My first visit to 798 was a little more than two years ago, in November 2005. The district had been in existence for a couple of years by then, and the future Ullens Center was a cavernous, evacuated space, with a soaring (I’m guessing, about 50-60 feet-high) ceiling and a now defunct industrial kiln/chimney. The on-site engineer explained to me how the space will be remodeled—a big exhibition hall here, a smaller gallery there, the office up there, etc.–which I, while nodding politely and sympathetically, could not really visualize. Many things had happened between the 2005 visit and when I attended the opening of the Center in November 2007. Certain things were still the same, or more and more of the same–for instance, the acrid yet strangely fragrant, hallucinogenic smell of burning coals and leaded gas that hover over the sprawling metropolis. And the proud capital city of People’s Republic of China keeps on expanding in a clearly measurable way but with a mind-blowing velocity. Beijing is one of the most centralized and organized cities I know of (I realize that that sounds totally paradoxical), with the Forbidden City and the Tian’anmen Square at the dead center and concentric circles of “ring roads” rippling out into yesterday’s suburbs and surrounding villages and quickly turning them into today’s peripheral hubs. In late 2005, the area around 798, which is located on the northeastern corner of the city between the Fourth and the Fifth ring roads, still felt a bit sparse. In late 2007, it was as busy as any other business districts far closer to the city center. Trying to recall what things were like a month ago in China these days is a completely futile exercise. I digress.
Late night on March 17, I arrived again in Beijing after a 15-hour-long flight from Minneapolis via Tokyo. The next morning, I walked from my hotel to the Ullens Center. All looked very familiar since I had been there only four months prior. Except that a giant sand storm engulfed the city–something that happens in the Northern part of China as winter changes into spring. Brutal. At the Center, the installation of “ House of Oracles” had been going on for almost two weeks, with the artist and two of our veteran exhibition technicians, Phil Docken and Bob Brown. I have to admit that I was a little worried when I first saw the Ullens’ spectacular main gallery, which had been left more or less intact from the original structure, because a lot of space with a high ceiling isn’t necessarily a good thing for showing art. That is, even when art is the size of an airplane. It was rather ironic that even Huang’s Bat Project 4–the sculpture that actually incorporates the used airplane cockpit we found in Northern California–seemed dwarfed by the hangar-like space. Yes, their gallery is that big. Nonetheless, Huang is a master at dealing with spaces (as anyone who saw the exhibition at the Walker or at any other subsequent venues would know). He designed a couple of enclosed rooms inside the mammoth hall, and I was immediately struck by the incredible sightlines he was ingeniously creating with various combinations of works in the exhibition.

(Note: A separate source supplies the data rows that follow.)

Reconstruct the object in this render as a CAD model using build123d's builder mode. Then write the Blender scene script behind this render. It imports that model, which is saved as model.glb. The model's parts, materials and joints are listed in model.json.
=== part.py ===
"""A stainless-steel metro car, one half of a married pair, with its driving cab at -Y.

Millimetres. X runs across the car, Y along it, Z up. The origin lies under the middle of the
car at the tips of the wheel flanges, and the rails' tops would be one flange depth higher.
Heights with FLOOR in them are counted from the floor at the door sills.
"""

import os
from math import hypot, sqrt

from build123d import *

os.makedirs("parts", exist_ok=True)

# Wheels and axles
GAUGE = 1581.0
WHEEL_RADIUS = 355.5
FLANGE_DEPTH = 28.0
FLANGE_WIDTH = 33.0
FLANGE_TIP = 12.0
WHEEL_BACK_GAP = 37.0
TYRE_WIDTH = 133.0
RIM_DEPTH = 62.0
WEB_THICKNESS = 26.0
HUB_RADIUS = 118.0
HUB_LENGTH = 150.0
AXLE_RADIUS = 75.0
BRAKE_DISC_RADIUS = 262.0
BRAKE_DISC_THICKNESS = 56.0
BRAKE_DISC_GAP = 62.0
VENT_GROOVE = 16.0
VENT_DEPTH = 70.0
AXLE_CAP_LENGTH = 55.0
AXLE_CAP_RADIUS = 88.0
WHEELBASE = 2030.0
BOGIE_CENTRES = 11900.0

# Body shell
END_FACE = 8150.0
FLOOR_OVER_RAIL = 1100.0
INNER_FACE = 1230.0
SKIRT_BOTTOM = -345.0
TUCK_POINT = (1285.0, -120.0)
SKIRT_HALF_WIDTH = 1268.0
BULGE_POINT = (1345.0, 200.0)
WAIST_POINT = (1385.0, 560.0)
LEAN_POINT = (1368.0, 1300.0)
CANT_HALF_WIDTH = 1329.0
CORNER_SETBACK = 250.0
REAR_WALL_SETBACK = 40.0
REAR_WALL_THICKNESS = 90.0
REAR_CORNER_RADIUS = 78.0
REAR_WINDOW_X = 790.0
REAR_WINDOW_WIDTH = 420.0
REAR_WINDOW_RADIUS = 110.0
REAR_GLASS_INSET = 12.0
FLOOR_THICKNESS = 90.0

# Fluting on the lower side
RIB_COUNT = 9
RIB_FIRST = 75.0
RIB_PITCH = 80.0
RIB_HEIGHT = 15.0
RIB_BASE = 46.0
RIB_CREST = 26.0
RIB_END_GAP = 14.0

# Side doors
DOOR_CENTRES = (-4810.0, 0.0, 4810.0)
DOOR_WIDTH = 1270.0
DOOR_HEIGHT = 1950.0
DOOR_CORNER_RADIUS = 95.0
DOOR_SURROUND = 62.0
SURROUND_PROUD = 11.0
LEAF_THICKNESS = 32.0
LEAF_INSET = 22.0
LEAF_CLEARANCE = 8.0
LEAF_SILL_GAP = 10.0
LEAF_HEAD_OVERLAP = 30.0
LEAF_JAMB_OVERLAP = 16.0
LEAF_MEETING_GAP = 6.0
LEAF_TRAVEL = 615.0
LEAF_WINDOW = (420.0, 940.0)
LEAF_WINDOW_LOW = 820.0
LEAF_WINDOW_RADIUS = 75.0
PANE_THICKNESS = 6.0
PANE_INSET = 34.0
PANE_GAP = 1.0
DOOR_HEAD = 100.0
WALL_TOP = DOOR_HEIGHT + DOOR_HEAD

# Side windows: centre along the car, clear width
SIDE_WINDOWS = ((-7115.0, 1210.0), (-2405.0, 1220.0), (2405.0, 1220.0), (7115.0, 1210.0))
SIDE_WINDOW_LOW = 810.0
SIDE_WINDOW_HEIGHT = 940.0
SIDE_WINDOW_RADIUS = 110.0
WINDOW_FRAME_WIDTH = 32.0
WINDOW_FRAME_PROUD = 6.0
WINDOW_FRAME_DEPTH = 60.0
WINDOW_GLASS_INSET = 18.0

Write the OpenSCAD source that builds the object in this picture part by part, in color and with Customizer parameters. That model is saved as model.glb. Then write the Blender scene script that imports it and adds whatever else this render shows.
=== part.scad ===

Thus I was reminded of how fortunate and privileged I was to be part of the incredible journey of this project. I got to see the enormous Bank of Sand, Sand of Bank–a scaled replica of the 1920s’ colonial Beaux Arts-style building in Shanghai made out of a mixture of sand and cement–going up four times, and slowly crumbling each time, as a regenerative metaphor of the enduring legacy of colonialism. In Beijing, thanks to the ample space we had, we were finally able to erect this 20-ton work completely in the round (in the three previous versions, the backside had to be against an existing wall of the building). I got to see Python, a more than 50 feet-long wood skeleton of a cosmic serpent, rising and falling, dancing up and down in four different spaces. And I got to see four reincarnations of Theater of the World, a gladiatorial arena filled with insects and reptiles left to their own devices that sparked at-times heated exchanges between our blog readers (the piece was shut down by the British Columbia SPCA on the day of the exhibition’s opening in Vancouver).
The opening of this Beijing presentation, I can say, was a truly historic occasion, because this was not only the first Walker-organized exhibition to go to China (in fact, Asia), but also the first full-scale retrospective exhibition of a Chinese artist to take place in China. Thanks to the incredible commitment on the part of the Ullens, the comprehensive monograph the Walker published to accompany the exhibition was translated in full into Chinese–another first for us. I don’t want to sound too self-congratulatory here, but this exhibition and tour has been a truly special event of which Philippe and I couldn’t be more proud.
At the same time, I feel a little bit sad. Perhaps it’s only natural. Having witnessed the exhibition’s evolution over more than four years, I was seeing its final arrival in perhaps where it all started and where it always meant to come back to. And I was able to this in the company of a remarkable artist–the most generous and wise soul I know of. (Most Chinese audiences who came to the exhibition’s opening called him “Huang Laoshi,” i.e., “ Master Huang.”) But you can’t have too much of a good thing. All good things must come to an end. So I bid you farewell, Master Huang.